* Task to carry out: Below are some records; quote exactly the lines from the one that contains "for body in" through the one that contains "return [c /", inclusive, and no others.

Stored data:
※ ※ ※

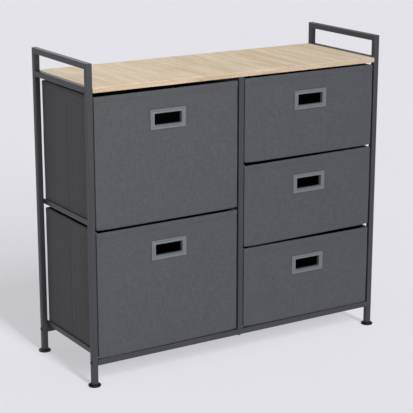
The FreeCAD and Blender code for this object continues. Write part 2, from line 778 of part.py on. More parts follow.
os.makedirs("parts", exist_ok=True)
for body in subparts:
    body.Shape.exportStep(f"parts/{body.Label}.step")
print(f"{len(subparts)} sub-parts written")
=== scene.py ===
import math

import bpy
from mathutils import Matrix, Vector, noise


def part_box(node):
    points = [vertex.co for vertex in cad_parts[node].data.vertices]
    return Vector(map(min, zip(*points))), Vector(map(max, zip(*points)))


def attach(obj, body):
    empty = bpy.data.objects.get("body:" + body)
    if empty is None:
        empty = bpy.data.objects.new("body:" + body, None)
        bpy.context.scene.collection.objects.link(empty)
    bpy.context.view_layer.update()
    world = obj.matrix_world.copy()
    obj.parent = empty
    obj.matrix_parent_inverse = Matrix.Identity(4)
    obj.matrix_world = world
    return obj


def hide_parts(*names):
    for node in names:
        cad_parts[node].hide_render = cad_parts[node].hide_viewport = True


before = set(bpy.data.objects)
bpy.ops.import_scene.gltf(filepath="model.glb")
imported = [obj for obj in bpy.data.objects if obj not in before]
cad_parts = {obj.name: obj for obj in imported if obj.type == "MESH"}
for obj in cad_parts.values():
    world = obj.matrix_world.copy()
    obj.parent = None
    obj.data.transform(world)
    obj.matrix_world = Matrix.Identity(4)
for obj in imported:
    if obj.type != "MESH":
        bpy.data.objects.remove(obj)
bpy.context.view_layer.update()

# ---------------------------------------------------------------------------------------------
# Frame: square steel tube, powder coated dark grey. Each side is a welded ladder, a handle bar
# mitred across two posts and a board rail butted between them. The bottom rails bolt between the
# two ladders and carry the centre posts.
# ---------------------------------------------------------------------------------------------

# Sizes below are in millimetres, and the frame is in metres.
MM = 0.001


def linear(hex_colour):
    """An sRGB hex colour as linear red, green, blue and alpha."""
    channels = [int(hex_colour[start:start + 2], 16) / 255 for start in (1, 3, 5)]
    return [c / 12.92 if c <= 0.04045 else ((c + 0.055) / 1.055) ** 2.4 for c in channels] + [1.0]


def add(tree, kind, inputs=None, **settings):
    """A shader node. Its inputs are values, nodes or their sockets, by socket name or number.

    A node stands for the first of its outputs that is in use.
    """
    made = tree.nodes.new("ShaderNode" + kind)
    for name, value in settings.items():
        setattr(made, name, value)
    for socket, value in (inputs or {}).items():
        if isinstance(value, bpy.types.Node):
            value = next(output for output in value.outputs if output.enabled)
        if isinstance(value, bpy.types.NodeSocket):
            tree.links.new(value, made.inputs[socket])
        else:
            made.inputs[socket].default_value = value
    return made


def new_material(name):
    """A material, its node tree, and the socket there that gives the place on the piece."""
    made = bpy.data.materials.new(name)
    made.use_nodes = True
    tree = made.node_tree
    tree.nodes.clear()
    return made, tree, add(tree, "TexCoord").outputs["Object"]


def dress(names, finish):
    """Gives CAD pieces a finish in place of their plain one."""
    for name in names:
        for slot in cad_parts[name].material_slots:
            slot.material = finish


# Polyester powder coat, sprayed dry and baked: satin, with the fine dimples of orange peel and a
# faint unevenness of thickness that shows as slow changes of tone and gloss.
COAT_DIMPLE = 2.2 * MM
DIMPLE_DEPTH = 0.12 * MM
COAT_CLOUD = 90 * MM
powder_coat, tree, place = new_material("powder_coated_steel")
dimples = add(tree, "TexNoise", {"Vector": place, "Scale": 1 / COAT_DIMPLE, "Detail": 2.0})
cloud = add(tree, "TexNoise", {"Vector": place, "Scale": 1 / COAT_CLOUD, "Detail": 3.0})
peel = add(tree, "Bump", {"Height": dimples, "Strength": 0.35, "Distance": DIMPLE_DEPTH})
gloss = add(tree, "MapRange", {"Value": cloud, "To Min": 0.36, "To Max": 0.5})
coat = add(tree, "Mix", {0: cloud, 6: linear("#292A2E"), 7: linear("#303135")}, data_type="RGBA")
shader = add(tree, "BsdfPrincipled", {
    "Base Color": coat,
    "Roughness": gloss,
    "Normal": peel,
    "IOR": 1.5,
    "Specular IOR Level": 0.4,
})
add(tree, "OutputMaterial", {"Surface": shader})

dress([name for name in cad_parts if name.endswith(("_post", "_bar", "_rail"))], powder_coat)

# ---------------------------------------------------------------------------------------------
# Runners and tabs: strip steel, the runners folded to an angle and the tabs left flat, welded
# inside the posts and board rails before coating. The drawers slide on the runners' flanges and
# burnish the coat there in long streaks.
# ---------------------------------------------------------------------------------------------

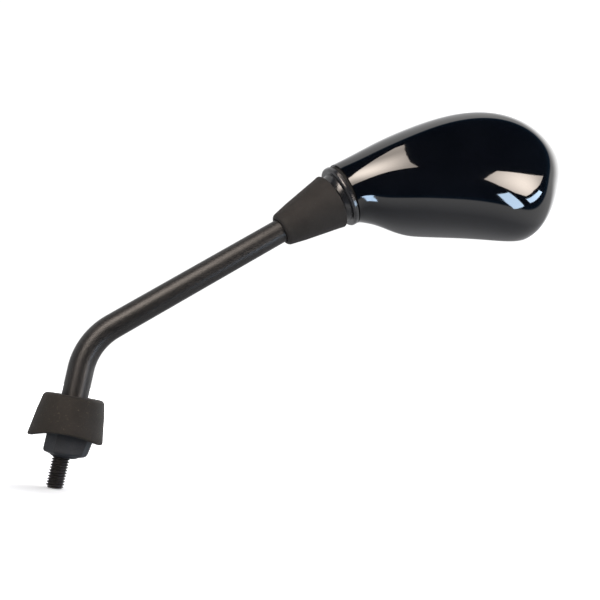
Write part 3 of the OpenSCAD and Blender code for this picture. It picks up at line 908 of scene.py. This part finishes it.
def soft_light(name, at, side, power, colour):
    """A square area light that faces the ball joint and doesn't show in the gloss."""
    data = bpy.data.lights.new(name, "AREA")
    data.size = side
    data.energy = power
    data.color = colour
    lamp = bpy.data.objects.new(name, data)
    scene.collection.objects.link(lamp)
    lamp.location = at
    lamp.visible_glossy = False
    lamp.rotation_euler = (ball * MM - Vector(at)).to_track_quat("-Z", "Y").to_euler()


def floor():
    """A pale floor just under the stud, brighter further out so that it fades into the white."""
    bpy.ops.mesh.primitive_plane_add(size=floor_size, location=(0.1, 0, cad_box[0][2] - floor_gap))
    plane = bpy.context.object
    plane.name = "floor"
    look = Look("floor")
    look.colour(look.ramp(look.noise(3, 2), (0.3, (0.86, 0.86, 0.87)), (0.7, (0.88, 0.88, 0.89))))
    look.set(Roughness=0.9, Specular_IOR_Level=0.0, Emission_Color=(1, 1, 1, 1))
    glow = look.eased(look.measured(look.place, "LENGTH"), start=0.1, end=0.6, low=0.25, high=1.2)
    look.join(glow, look.shader.inputs["Emission Strength"])
    plane.data.materials.append(look.material)
    plane.visible_glossy = False


def camera():
    data = bpy.data.cameras.new("view")
    data.sensor_width = 36
    data.lens = data.sensor_width * focal_px / picture_px
    data.clip_start = 0.01
    data.clip_end = 20
    eye = bpy.data.objects.new("view", data)
    scene.collection.objects.link(eye)
    forward = camera_up.cross(camera_right).normalized()
    up = camera_right.cross(forward).normalized()
    turn = Matrix((camera_right.normalized(), up, -forward)).transposed()
    eye.matrix_world = Matrix.Translation(camera_at) @ turn.to_4x4()
    scene.camera = eye


housing()
glass()
threaded_stud()
foot()
base_cap()
joint_boot()

for subpart in frame["record"]["subparts"]:
    paint(nodes[subpart["node"]], subpart["material_slot"])
for piece in list(scene.objects):
    if piece.type == "MESH" and "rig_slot" in piece:
        paint(piece, piece["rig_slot"])

world()
floor()
camera()
for name, (colour, strength, corners) in CARDS.items():
    card(name, colour, strength, corners, SPOTS.get(name))
for name, settings in LIGHTS.items():
    soft_light(name, *settings)

scene.view_settings.view_transform = "Standard"
scene.view_settings.look = "None"
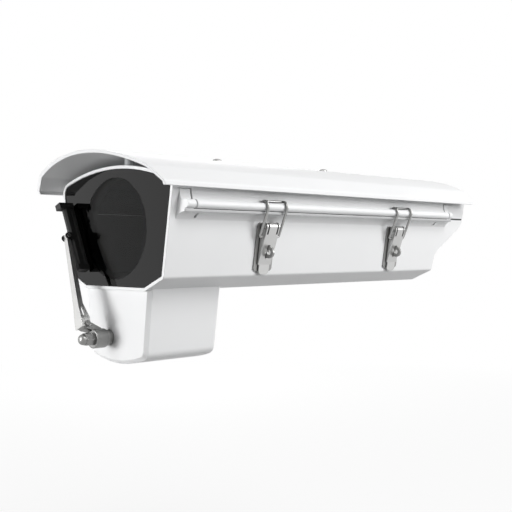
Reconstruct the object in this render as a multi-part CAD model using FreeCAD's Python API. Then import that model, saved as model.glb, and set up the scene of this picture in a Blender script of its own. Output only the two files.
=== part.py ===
import FreeCAD, Part
import math
import os

# Outdoor camera housing with a hinged top, a sun hood, two toggle latches and a window wiper.
# Millimetres. +Z is up, the window faces -Y and the latches are on the +X side.
# The origin is the middle of the four mounting holes, on the flat underside.

os.makedirs("parts", exist_ok=True)

# Body section, front view
bottom_half = 40.0
corner_half = 63.6
corner_height = 10.5
shoulder_half = 75.6
arch_height = 101.4
arch_radius = 211.0
shoulder_round = 10.0
corner_round = 3.0
wall = 2.5

# Body, side view
front_y = -207.5
rear_y = 207.5
rear_bottom_y = 158.5
rear_knee_y = 162.5
rear_knee_height = 28.5
slant_top_height = 59.0
rear_round = 12.0

# Window stack, front to back
rim_wall = 2.5
glass_recess = 0.8
glass_thick = 4.0
mask_thick = 1.5
seal_thick = 1.5
window_flange = 3.0
flange_wall = 6.0
pocket_gap = 0.3
aperture_radius = 41.8
aperture_height = 50.1
tunnel_wall = 1.6
tunnel_depth = 9.0

# Seams between the base and the lid
rim_depth = 4.5
front_seam_y = -190.0
rear_seam_y = 167.0
lid_back_run = 17.0
lid_back_y = rear_seam_y + lid_back_run
seam_gap = 1.5
lid_gap = 0.3
land_drop = 21.4
land_height = arch_height - land_drop
land_inset = 3.7
frame_wall = 6.4
rim_height = 64.3
rail_lift = 0.5
lip_half = 80.0
lip_thick = 2.0
lip_root = 56.5
seal_inner = 72.2
seal_outer = 75.8
seal_depth = 2.0
seal_proud = 0.2
seal_riser_inset = 0.4
seal_riser_taper = 3.0
seal_band_length = 8.0
seal_band_thick = 0.9
seal_web_depth = 1.6

# Round-nosed rail along the lid
nose_half = 79.0
nose_radius = 3.5
ledge_inner = 76.0
slope_half = 74.9
slope_height = 76.5
band_top = 82.0
rail_inner = 70.6
ear_front_y = -202.0
ear_rear_y = 175.5
ear_rake = 0.28

# Weep slots
weep_height = 59.7
weep_front_y = -182.5
weep_rear_y = 151.0
weep_radius = 1.3
weep_length = 1.3

# Mounting holes in the underside
mount_x = 50.0
mount_y = 70.0
mount_hole_radius = 2.5
mount_hole_depth = 9.5
mount_boss_radius = 7.0
mount_boss_height = 12.0

# Cable passage from the body down into the pod
passage_half = 10.0
passage_inset = 22.0
passage_length = 14.0

# Sun hood
hood_thick = 2.5
hood_gap = 8.1
hood_under = arch_height + hood_gap
hood_radius = 180.0
hood_bend_half = 72.0
hood_skirt_run = 12.1
hood_edge_height = 81.0
hood_lip = 2.8
hood_round = 8.0
hood_front_low_y = -224.1
hood_front_top_y = -239.0
hood_rear_y = 214.5
hood_rear_rake = 9.0
spacer_radius = 4.0
spacer_front_y = -191.5
spacer_middle_y = -92.5
spacer_rear_y = 57.0
hood_screw_radius = 2.5
hood_head_radius = 4.4
hood_head_height = 2.6
hood_washer_radius = 5.6
hood_washer_thick = 0.8
hood_head_round = 1.9
hood_screw_grip = 0.5
rib_depth = 4.0
rib_width = 4.0
rib_boss_wall = 2.0

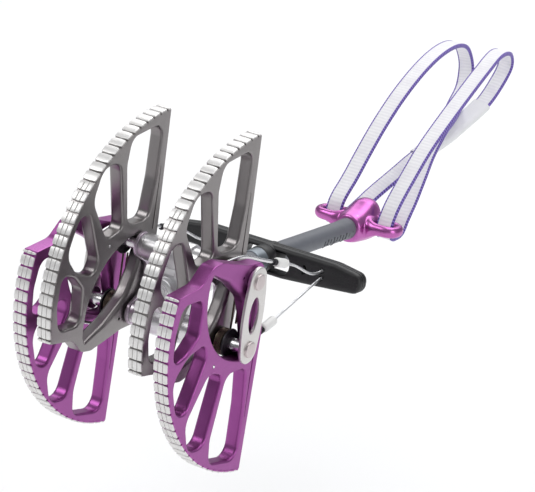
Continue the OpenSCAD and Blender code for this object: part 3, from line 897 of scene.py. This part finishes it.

※ ※ ※

* Response:
for body in subparts:
    body.Shape.exportStep(f"parts/{body.Label}.step")
print(f"{len(subparts)} sub-parts written")
=== scene.py ===
import math

import bpy
from mathutils import Matrix, Vector, noise


def part_box(node):
    points = [vertex.co for vertex in cad_parts[node].data.vertices]
    return Vector(map(min, zip(*points))), Vector(map(max, zip(*points)))


def attach(obj, body):
    empty = bpy.data.objects.get("body:" + body)
    if empty is None:
        empty = bpy.data.objects.new("body:" + body, None)
        bpy.context.scene.collection.objects.link(empty)
    bpy.context.view_layer.update()
    world = obj.matrix_world.copy()
    obj.parent = empty
    obj.matrix_parent_inverse = Matrix.Identity(4)
    obj.matrix_world = world
    return obj


def hide_parts(*names):
    for node in names:
        cad_parts[node].hide_render = cad_parts[node].hide_viewport = True


before = set(bpy.data.objects)
bpy.ops.import_scene.gltf(filepath="model.glb")
imported = [obj for obj in bpy.data.objects if obj not in before]
cad_parts = {obj.name: obj for obj in imported if obj.type == "MESH"}
for obj in cad_parts.values():
    world = obj.matrix_world.copy()
    obj.parent = None
    obj.data.transform(world)
    obj.matrix_world = Matrix.Identity(4)
for obj in imported:
    if obj.type != "MESH":
        bpy.data.objects.remove(obj)
bpy.context.view_layer.update()

# ---------------------------------------------------------------------------------------------
# Frame: square steel tube, powder coated dark grey. Each side is a welded ladder, a handle bar
# mitred across two posts and a board rail butted between them. The bottom rails bolt between the
# two ladders and carry the centre posts.
# ---------------------------------------------------------------------------------------------

# Sizes below are in millimetres, and the frame is in metres.
MM = 0.001


def linear(hex_colour):
    """An sRGB hex colour as linear red, green, blue and alpha."""
    channels = [int(hex_colour[start:start + 2], 16) / 255 for start in (1, 3, 5)]
    return [c / 12.92 if c <= 0.04045 else ((c + 0.055) / 1.055) ** 2.4 for c in channels] + [1.0]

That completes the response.